Have a pumpkin party. Decorate with pumpkin cutouts and jack-o-lanterns, and serve pumpkin dishes. Create a pumpkin-shaped cake. Cover a bundt cake with orange frosting and create a stem by placing a wafer ice cream cone upside down in the center hole.
- Read about pumpkins. We love The Pumpkin Circle by George Levenson, Too Many Pumpkins by Linda White, The Biggest Pumpkin Ever by Steven Kroll, and It's Pumpkin Time by Zoe Hall.
What else can a pumpkin become? It's the main ingredient in these two delicious dishes.
- Pumpkin Pancakes with Cinnamon Maple Syrup
Serve these for a weekend breakfast treat! Makes about 16 4" pancakes.
What you need:
- 1 cup pure maple syrup
- 1 cinnamon stick
- 2 cups flour
- 2 tablespoons light brown sugar
- 2 1/2 teaspoons baking powder
- 1/2 teaspoon salt
- 1 teaspoon ground cinnamon
- 1/2 teaspoon ground allspice
- 1/2 teaspoon ground ginger
- 2 cups milk
- 1 cup 100% pure canned pumpkin
- 1 large egg
- 1 teaspoon vanilla extract
- 3 tablespoons vegetable oil, plus additional for oiling pan
What to do:
Pour maple syrup into a small saucepan and add the cinnamon stick. Cook over medium high heat and bring to a boil. Turn off the heat, set aside, and allow the cinnamon to steep in the maple syrup.
In a medium bowl, whisk together flour, sugar, baking powder, salt and spices. Set aside.
In a large bowl ask your child to measure and add milk, pumpkin, egg, vanilla, and oil, and combine well. Add reserved dry ingredients to pumpkin mixture and combine lightly just until dry ingredients are moistened.
Preheat griddle or skillet on medium heat. When a drop of water sizzles in the pan, brush lightly with oil. Pour approximately ¼ cup batter for each pancake. When the tops bubble and the edges look dry, turn with a spatula and cook until the underside is golden.

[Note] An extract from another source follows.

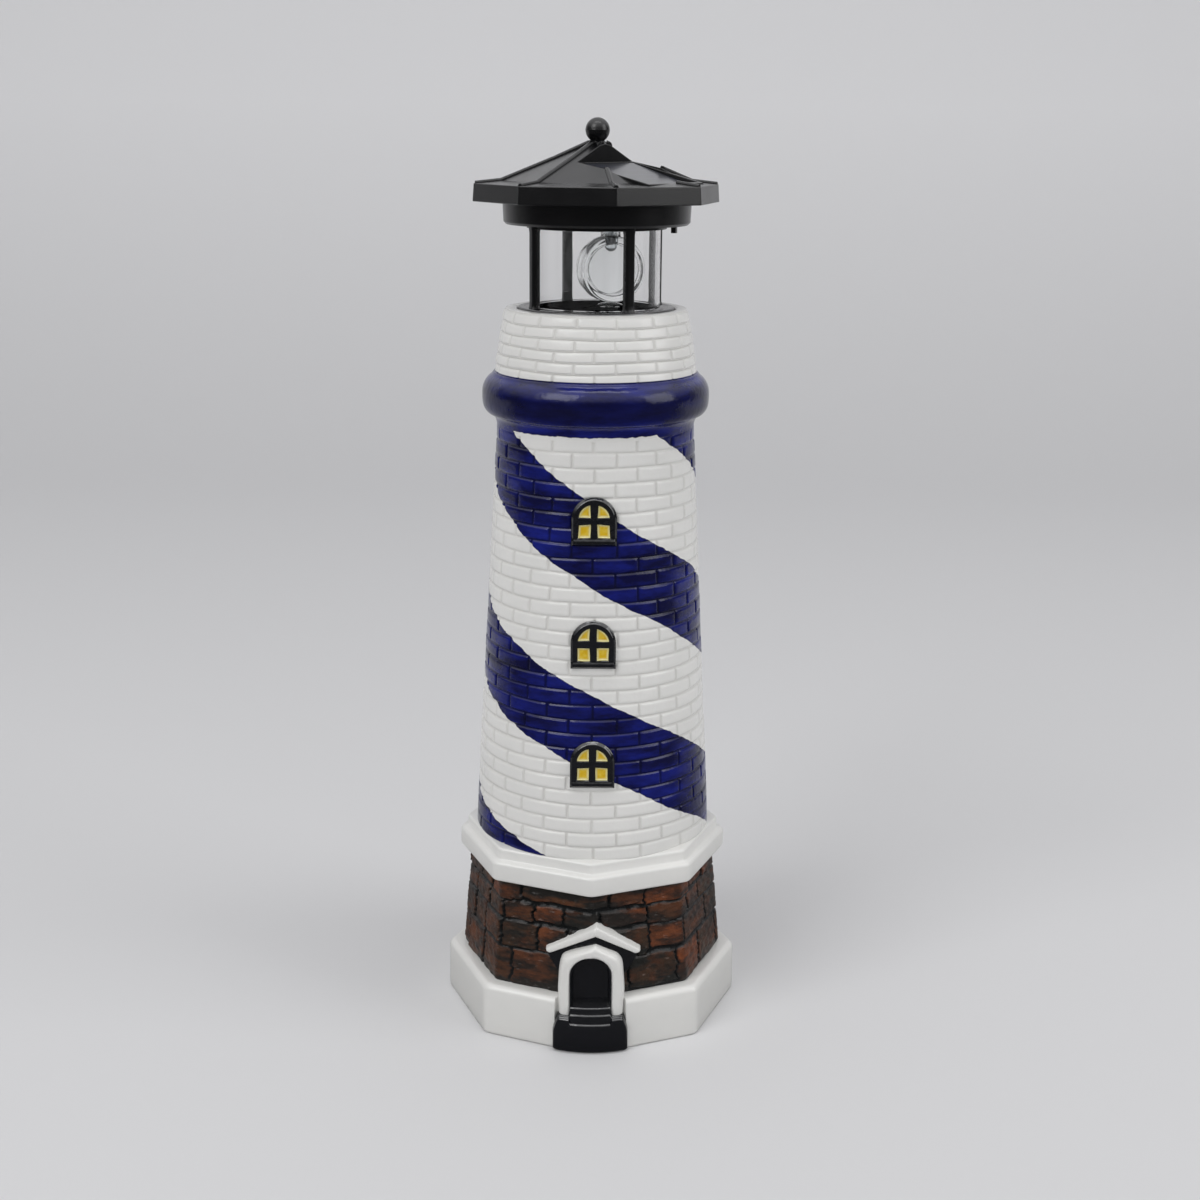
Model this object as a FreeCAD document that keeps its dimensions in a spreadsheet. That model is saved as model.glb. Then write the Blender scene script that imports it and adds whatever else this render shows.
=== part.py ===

- Remove from pan and serve immediately or keep warm on a platter in a low oven. Serve with warm cinnamon maple syrup.
- Pumpkin Soup
Read Pumpkin Soup by Helen Cooper and prepare this surprisingly tasty soup together. Yum! Makes about 5 cups.
What you need:
- 3 tablespoons olive oil, divided
- 1 medium onion, chopped
- 2 cloves garlic, chopped
- 1 medium potato, peeled and diced
- 1 teaspoon dried sage
- 3/4 teaspoon ground nutmeg
- salt and pepper to taste
- 5 cups chicken stock, homemade or canned low sodium
- 1/3 cup finely grated Parmesan cheese
- 1 15 oz. can 100% pure pumpkin
- 2 tablespoons pure maple syrup
What to do:
Heat a 3-quart saucepan over medium heat and add 2 tablespoons olive oil. Add onions, garlic, potato, sage, and nutmeg. Season lightly with salt and pepper, and sauté until onions are soft and translucent, about 10 minutes.
Add 3 cups chicken broth, cover pan, and reduce heat to medium low. Simmer until potatoes are very soft, about 20 minutes.
Working in small batches, invite your child to help you puree the potato mixture in a blender or food processor until smooth. Return soup to the pan.
Whisk in the remaining 2 cups broth, pumpkin, maple syrup and Parmesan. Add salt and pepper if desired. Heat on medium low for about 10 minutes.
- Divide into servings, top with croutons (optional), and serve.